Season 9 keeps gameplay access broad while using shines and promos for monetisation. The actual impact will depend on how these cards interact with existing archetypes, but they are not locked behind high rarity.
Time Budget and Completion Pressure
The combination of 60 levels, a 28 day window, and a 350 XP per day target points to a pass tuned for players who can log in often. Missing several days makes full completion much harder and reduces the effective value of the refund structure.

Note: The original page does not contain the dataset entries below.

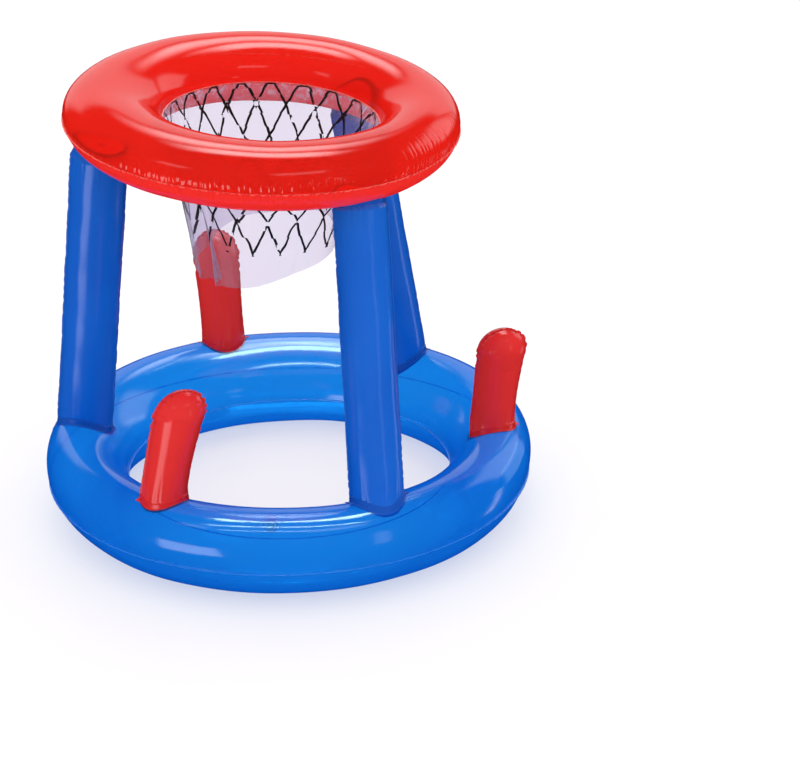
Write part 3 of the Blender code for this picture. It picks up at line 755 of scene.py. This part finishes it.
PEGS = ("right", "back", "left")
PEG_HEADINGS = np.radians((-31, 85, -148))
PEG_SHIFTS = (0, 0.0165, 0.003)
PEG_HEIGHT = 0.1505
PEG_SINK = 0.034
PEG_FOOT, PEG_WAIST, PEG_SHOULDER = 0.0295, 0.0275, 0.0325
PEG_HALF_DEPTH = 0.0305
PEG_LEANS = (0.036, 0.057, 0.0345)
PEG_LEAN_HEADINGS = np.radians((-91, 76, -40))
PEG_BEND_POWER = 1.2
PEG_LIP = 0.0022
PEG_ROWS = 100
PEG_ROUND = 0.095            # round one panel, for its UV map
PEG_SEARCH = 0.1
TOP_PUCKERS = 0.0088 * np.arange(9)   # ways along the seam over the rounded top
TOP_PUCKER_DEPTHS = (0.0012, 0.0032)
SIDE_PUCKER_STEP = 0.013
FOOT_CREASES = 8
TOP_FOLDS = 6                # small folds across, near the top
peg_vinyl = vinyl("peg_vinyl", (0.7, 0.026, 0.026, 1), (0.62, 0.019, 0.02, 1),
                  (0.95, 0.1, 0.1, 1), 0.95, 0.15, 0.16, gloss=0.03)


def peg_half_width(height):
    share = np.clip(height / (PEG_HEIGHT - PEG_SHOULDER), 0, 1)
    flare = (PEG_FOOT - PEG_WAIST) * (1 - share) ** 3
    return PEG_WAIST + flare + (PEG_SHOULDER - PEG_WAIST) * share ** 2


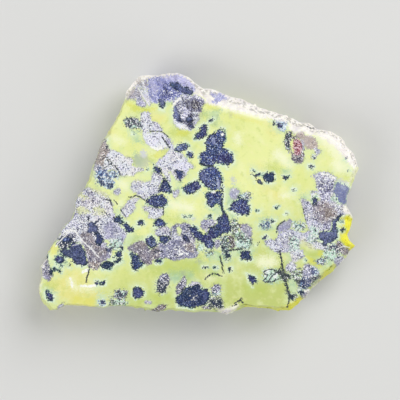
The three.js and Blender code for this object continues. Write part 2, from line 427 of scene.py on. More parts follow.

For players who already play
Gods Unchained
regularly, the pass turns existing playtime into a layered reward system. For lapsed or very casual players, it can feel more like a choice between committing to the grind or accepting partial returns on the initial $GODS spend.
Our Verdict
From a content and economy view,
Frost and Fury is an incremental season rather than a major change. The base template, with dual passes at 300 and 750 $GODS, a partial refund for the standard track, and Diamond exclusives on the premium side, now looks like the default pattern for Gods Unchained Battle Passes.
For regular players, the
Collectors Pass remains the practical option. It offers strong value in packs, a large portion of $GODS returned on full completion, and access to all new Core cards in playable form, plus seasonal cosmetics. The main cost is time and consistency, since most of the value is tied to hitting XP targets.
For whales and collectors, the
Whale Pass acts as a prestige purchase. Its focus is exclusivity, higher shine versions of key cards, and more chances at high value pulls through extra packs and tickets. Players who care about cosmetic differentiation and collection depth are the natural audience.
The main long term risk is that seasons start to feel too similar. A steady line of 28 day passes with the same structure can blend together for anyone who is not already strongly attached to the game. Season 9 has a clear winter theme, but the economic and structural model stays close to previous versions. Frost and Fury works as a stable continuation of the current live service approach, but at some point the game may need more experimental passes to keep long term engagement fresh.